- Prompt
Starting with the first line and ending with the line that holds "return NECK_RADIUS - depth", repeat the material exactly.

══════════

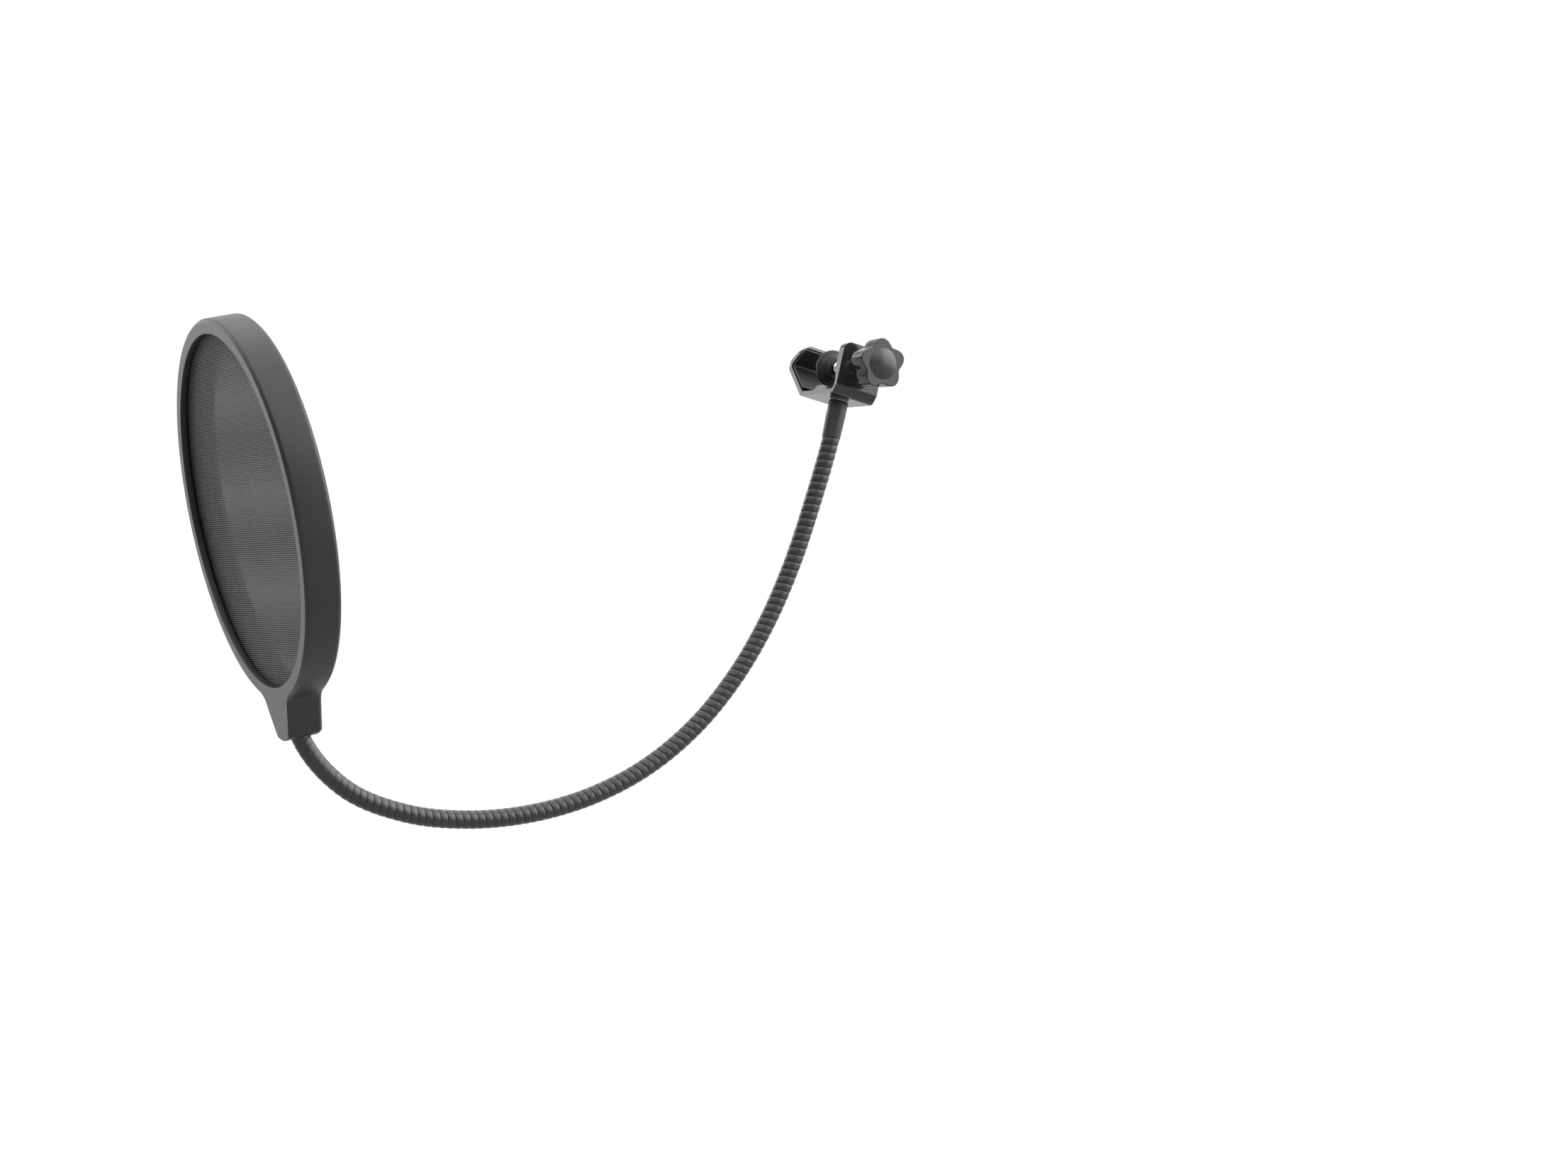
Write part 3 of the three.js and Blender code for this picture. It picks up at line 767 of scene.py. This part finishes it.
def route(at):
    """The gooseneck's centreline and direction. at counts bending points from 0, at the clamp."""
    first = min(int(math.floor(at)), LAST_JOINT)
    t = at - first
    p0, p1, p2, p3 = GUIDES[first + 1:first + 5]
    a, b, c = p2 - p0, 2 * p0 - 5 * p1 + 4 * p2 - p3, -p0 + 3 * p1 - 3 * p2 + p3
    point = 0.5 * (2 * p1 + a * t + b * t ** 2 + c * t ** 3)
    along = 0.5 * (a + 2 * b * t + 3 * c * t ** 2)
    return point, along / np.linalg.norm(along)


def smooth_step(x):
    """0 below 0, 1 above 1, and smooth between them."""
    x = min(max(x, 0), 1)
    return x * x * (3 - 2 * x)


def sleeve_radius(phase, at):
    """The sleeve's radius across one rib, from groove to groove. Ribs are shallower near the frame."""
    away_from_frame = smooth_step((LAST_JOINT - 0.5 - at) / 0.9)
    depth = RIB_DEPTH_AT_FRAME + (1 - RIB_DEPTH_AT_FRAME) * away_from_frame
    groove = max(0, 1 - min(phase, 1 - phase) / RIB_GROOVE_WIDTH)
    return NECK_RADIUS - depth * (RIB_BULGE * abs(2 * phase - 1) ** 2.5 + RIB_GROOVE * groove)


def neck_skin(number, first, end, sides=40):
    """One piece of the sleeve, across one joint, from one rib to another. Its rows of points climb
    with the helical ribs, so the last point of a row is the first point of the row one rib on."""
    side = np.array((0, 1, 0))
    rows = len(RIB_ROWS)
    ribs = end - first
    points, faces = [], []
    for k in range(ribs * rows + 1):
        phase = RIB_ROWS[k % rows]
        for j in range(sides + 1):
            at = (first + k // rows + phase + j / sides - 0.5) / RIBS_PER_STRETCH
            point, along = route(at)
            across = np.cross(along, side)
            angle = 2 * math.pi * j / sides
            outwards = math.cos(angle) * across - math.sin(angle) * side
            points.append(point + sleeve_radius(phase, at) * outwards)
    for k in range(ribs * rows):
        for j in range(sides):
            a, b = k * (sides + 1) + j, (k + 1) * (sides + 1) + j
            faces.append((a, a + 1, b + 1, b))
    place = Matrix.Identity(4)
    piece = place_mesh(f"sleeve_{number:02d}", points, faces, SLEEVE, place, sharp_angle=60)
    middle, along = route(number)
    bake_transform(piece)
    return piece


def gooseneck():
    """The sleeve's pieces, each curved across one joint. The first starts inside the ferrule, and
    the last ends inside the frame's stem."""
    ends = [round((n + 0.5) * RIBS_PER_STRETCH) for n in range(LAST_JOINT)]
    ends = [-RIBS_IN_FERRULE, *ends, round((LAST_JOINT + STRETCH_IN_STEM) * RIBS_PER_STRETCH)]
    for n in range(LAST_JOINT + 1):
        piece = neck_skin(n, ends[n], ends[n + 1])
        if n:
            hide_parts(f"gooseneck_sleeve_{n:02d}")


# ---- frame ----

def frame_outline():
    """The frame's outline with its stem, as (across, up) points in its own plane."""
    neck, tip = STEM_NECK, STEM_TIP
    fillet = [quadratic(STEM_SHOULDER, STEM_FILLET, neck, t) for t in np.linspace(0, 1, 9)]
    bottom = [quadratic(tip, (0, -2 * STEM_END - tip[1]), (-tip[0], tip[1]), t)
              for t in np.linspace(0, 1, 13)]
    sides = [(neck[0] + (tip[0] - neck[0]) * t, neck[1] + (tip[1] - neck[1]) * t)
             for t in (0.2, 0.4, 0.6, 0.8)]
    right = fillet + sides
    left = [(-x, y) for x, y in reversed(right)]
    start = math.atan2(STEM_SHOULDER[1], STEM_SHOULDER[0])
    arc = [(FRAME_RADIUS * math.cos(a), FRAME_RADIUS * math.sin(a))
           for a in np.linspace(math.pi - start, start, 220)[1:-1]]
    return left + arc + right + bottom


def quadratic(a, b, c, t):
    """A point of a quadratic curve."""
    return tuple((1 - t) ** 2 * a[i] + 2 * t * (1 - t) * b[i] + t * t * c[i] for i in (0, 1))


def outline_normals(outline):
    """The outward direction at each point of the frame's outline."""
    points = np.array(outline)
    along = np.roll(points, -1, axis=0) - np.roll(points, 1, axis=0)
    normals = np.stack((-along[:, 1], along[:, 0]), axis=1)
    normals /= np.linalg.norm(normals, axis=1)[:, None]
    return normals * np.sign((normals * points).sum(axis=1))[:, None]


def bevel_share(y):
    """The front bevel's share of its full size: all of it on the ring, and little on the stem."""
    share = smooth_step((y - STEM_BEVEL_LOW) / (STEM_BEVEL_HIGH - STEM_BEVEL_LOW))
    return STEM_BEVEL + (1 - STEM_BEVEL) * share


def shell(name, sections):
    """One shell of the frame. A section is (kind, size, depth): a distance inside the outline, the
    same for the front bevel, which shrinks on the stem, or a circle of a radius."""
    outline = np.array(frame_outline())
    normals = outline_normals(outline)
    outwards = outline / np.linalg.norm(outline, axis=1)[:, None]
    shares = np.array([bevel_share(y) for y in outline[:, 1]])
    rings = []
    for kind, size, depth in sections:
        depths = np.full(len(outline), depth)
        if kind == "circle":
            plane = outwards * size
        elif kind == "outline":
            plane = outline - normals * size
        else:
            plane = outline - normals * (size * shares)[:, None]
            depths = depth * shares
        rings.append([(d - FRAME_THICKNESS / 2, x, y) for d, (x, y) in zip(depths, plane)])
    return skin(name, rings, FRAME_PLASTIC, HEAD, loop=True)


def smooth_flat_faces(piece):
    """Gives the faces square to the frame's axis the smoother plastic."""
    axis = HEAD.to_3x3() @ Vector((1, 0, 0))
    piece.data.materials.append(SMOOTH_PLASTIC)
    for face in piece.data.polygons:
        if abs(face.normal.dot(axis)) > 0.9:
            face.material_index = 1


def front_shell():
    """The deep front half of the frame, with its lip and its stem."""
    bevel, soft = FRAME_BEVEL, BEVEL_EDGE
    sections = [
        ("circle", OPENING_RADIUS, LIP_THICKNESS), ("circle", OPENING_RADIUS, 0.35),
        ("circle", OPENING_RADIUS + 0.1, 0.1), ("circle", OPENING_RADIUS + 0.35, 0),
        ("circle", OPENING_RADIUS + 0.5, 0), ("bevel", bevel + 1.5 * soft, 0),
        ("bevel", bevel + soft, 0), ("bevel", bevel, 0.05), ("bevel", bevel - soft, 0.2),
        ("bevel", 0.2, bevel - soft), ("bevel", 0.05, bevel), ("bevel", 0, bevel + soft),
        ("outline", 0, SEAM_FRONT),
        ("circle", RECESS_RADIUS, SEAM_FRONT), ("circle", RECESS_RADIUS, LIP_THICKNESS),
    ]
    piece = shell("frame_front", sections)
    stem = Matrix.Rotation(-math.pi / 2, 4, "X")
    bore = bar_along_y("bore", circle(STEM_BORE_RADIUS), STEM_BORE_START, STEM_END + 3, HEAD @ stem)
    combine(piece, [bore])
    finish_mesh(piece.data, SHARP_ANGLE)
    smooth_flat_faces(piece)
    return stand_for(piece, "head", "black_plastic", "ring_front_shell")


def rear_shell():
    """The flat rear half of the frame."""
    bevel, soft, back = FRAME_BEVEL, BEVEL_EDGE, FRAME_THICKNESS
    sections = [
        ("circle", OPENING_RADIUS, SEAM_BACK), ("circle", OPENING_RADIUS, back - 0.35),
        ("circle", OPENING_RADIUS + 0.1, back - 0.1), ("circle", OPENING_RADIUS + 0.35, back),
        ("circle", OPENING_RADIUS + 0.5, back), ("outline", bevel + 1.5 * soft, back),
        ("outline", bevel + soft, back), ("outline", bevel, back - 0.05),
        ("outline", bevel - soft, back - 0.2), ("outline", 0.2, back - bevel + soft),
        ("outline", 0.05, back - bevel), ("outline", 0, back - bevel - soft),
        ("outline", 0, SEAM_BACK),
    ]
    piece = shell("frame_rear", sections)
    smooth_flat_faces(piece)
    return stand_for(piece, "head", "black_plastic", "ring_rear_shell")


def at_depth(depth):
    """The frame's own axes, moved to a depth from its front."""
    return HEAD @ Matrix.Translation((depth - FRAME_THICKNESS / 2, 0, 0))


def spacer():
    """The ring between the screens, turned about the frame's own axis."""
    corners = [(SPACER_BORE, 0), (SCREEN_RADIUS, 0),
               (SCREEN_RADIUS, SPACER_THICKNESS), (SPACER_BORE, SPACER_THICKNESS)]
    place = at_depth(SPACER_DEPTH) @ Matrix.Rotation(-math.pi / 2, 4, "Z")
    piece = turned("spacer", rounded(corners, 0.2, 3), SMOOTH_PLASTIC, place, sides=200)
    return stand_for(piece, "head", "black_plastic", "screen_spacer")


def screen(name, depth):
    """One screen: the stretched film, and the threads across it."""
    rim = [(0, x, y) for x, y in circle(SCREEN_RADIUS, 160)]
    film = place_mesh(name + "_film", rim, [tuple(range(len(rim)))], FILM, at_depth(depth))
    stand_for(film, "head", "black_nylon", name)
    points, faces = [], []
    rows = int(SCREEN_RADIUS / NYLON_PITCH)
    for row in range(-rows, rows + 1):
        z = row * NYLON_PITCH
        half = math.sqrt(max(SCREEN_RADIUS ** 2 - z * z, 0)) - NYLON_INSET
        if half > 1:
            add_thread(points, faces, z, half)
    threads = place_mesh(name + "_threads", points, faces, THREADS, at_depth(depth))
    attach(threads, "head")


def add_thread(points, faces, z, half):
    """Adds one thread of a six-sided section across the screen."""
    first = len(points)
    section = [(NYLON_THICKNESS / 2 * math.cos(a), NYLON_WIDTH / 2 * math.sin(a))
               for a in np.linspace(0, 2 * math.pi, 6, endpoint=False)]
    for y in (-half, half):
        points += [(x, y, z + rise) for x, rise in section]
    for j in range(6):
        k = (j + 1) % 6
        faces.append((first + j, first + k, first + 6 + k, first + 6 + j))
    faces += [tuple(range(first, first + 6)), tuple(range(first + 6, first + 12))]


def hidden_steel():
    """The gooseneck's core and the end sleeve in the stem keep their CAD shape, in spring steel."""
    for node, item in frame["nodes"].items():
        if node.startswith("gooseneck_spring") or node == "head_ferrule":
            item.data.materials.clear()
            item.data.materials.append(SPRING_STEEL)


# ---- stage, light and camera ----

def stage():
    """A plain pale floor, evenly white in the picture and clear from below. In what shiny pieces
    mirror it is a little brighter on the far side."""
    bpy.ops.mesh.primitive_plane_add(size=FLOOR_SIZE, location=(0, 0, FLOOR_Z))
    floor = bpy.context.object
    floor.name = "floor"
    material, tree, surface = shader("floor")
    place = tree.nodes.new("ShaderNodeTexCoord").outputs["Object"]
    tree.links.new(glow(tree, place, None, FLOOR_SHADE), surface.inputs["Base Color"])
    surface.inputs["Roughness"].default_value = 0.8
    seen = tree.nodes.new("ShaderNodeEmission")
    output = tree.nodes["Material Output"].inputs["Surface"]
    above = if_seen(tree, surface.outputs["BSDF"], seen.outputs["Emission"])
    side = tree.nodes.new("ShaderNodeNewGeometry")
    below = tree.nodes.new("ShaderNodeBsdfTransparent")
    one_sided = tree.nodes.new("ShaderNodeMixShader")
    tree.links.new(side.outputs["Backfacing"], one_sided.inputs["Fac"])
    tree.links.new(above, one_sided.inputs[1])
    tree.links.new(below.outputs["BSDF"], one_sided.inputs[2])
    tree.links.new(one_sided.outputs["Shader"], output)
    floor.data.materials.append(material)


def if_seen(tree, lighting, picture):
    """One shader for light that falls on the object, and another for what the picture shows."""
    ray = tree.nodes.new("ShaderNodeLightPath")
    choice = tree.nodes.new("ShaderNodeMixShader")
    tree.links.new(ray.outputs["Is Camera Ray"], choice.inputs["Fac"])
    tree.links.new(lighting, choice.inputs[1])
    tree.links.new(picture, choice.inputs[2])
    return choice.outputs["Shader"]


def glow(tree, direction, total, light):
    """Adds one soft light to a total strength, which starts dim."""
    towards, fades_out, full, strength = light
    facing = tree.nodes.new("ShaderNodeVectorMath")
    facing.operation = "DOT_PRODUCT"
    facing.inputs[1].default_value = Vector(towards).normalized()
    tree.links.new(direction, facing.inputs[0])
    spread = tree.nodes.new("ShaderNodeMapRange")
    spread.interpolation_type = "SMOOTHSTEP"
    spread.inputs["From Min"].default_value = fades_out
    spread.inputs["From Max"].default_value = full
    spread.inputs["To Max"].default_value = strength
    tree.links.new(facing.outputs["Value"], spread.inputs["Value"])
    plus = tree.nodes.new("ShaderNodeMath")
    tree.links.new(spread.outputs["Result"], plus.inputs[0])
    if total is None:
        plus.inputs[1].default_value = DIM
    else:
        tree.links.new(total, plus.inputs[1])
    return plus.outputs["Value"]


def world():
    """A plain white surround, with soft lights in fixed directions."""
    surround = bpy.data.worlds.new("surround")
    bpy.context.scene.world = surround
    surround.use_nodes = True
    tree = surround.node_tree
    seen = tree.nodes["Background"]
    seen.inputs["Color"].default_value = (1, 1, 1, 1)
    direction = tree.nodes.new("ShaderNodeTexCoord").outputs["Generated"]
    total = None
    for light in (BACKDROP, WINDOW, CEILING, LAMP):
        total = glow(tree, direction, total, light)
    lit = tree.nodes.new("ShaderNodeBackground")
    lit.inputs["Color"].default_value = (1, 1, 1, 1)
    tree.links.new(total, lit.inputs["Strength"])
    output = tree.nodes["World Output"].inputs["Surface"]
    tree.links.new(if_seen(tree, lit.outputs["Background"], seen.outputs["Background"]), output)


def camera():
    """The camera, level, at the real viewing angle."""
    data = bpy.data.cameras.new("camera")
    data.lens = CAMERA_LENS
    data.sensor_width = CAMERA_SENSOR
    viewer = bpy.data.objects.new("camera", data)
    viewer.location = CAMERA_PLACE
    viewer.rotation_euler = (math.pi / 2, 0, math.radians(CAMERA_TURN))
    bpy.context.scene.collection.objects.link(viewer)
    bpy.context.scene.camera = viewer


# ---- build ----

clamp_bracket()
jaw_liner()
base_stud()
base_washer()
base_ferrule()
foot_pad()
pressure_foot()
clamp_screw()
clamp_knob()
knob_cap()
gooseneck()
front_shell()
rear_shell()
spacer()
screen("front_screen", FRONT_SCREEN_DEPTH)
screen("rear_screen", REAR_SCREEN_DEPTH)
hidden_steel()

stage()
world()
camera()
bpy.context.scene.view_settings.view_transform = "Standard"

══════════

- Solution below
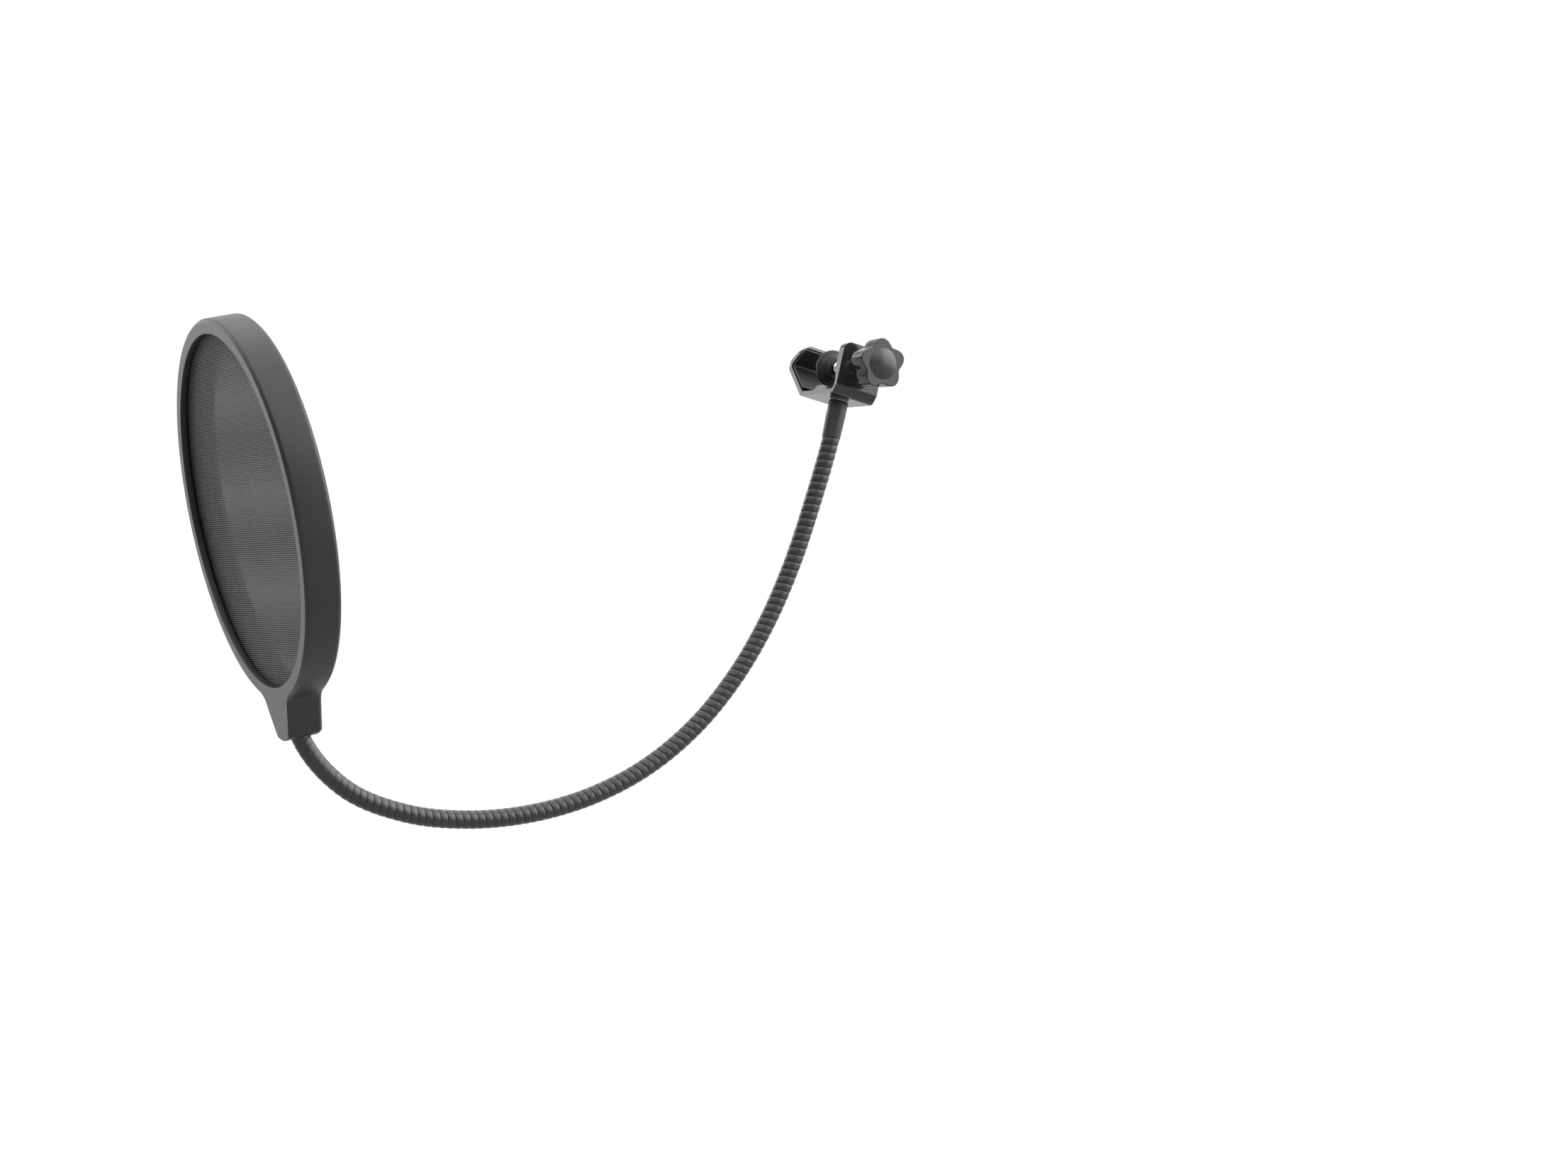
Write part 3 of the three.js and Blender code for this picture. It picks up at line 767 of scene.py. This part finishes it.
def route(at):
    """The gooseneck's centreline and direction. at counts bending points from 0, at the clamp."""
    first = min(int(math.floor(at)), LAST_JOINT)
    t = at - first
    p0, p1, p2, p3 = GUIDES[first + 1:first + 5]
    a, b, c = p2 - p0, 2 * p0 - 5 * p1 + 4 * p2 - p3, -p0 + 3 * p1 - 3 * p2 + p3
    point = 0.5 * (2 * p1 + a * t + b * t ** 2 + c * t ** 3)
    along = 0.5 * (a + 2 * b * t + 3 * c * t ** 2)
    return point, along / np.linalg.norm(along)


def smooth_step(x):
    """0 below 0, 1 above 1, and smooth between them."""
    x = min(max(x, 0), 1)
    return x * x * (3 - 2 * x)


def sleeve_radius(phase, at):
    """The sleeve's radius across one rib, from groove to groove. Ribs are shallower near the frame."""
    away_from_frame = smooth_step((LAST_JOINT - 0.5 - at) / 0.9)
    depth = RIB_DEPTH_AT_FRAME + (1 - RIB_DEPTH_AT_FRAME) * away_from_frame
    groove = max(0, 1 - min(phase, 1 - phase) / RIB_GROOVE_WIDTH)
    return NECK_RADIUS - depth * (RIB_BULGE * abs(2 * phase - 1) ** 2.5 + RIB_GROOVE * groove)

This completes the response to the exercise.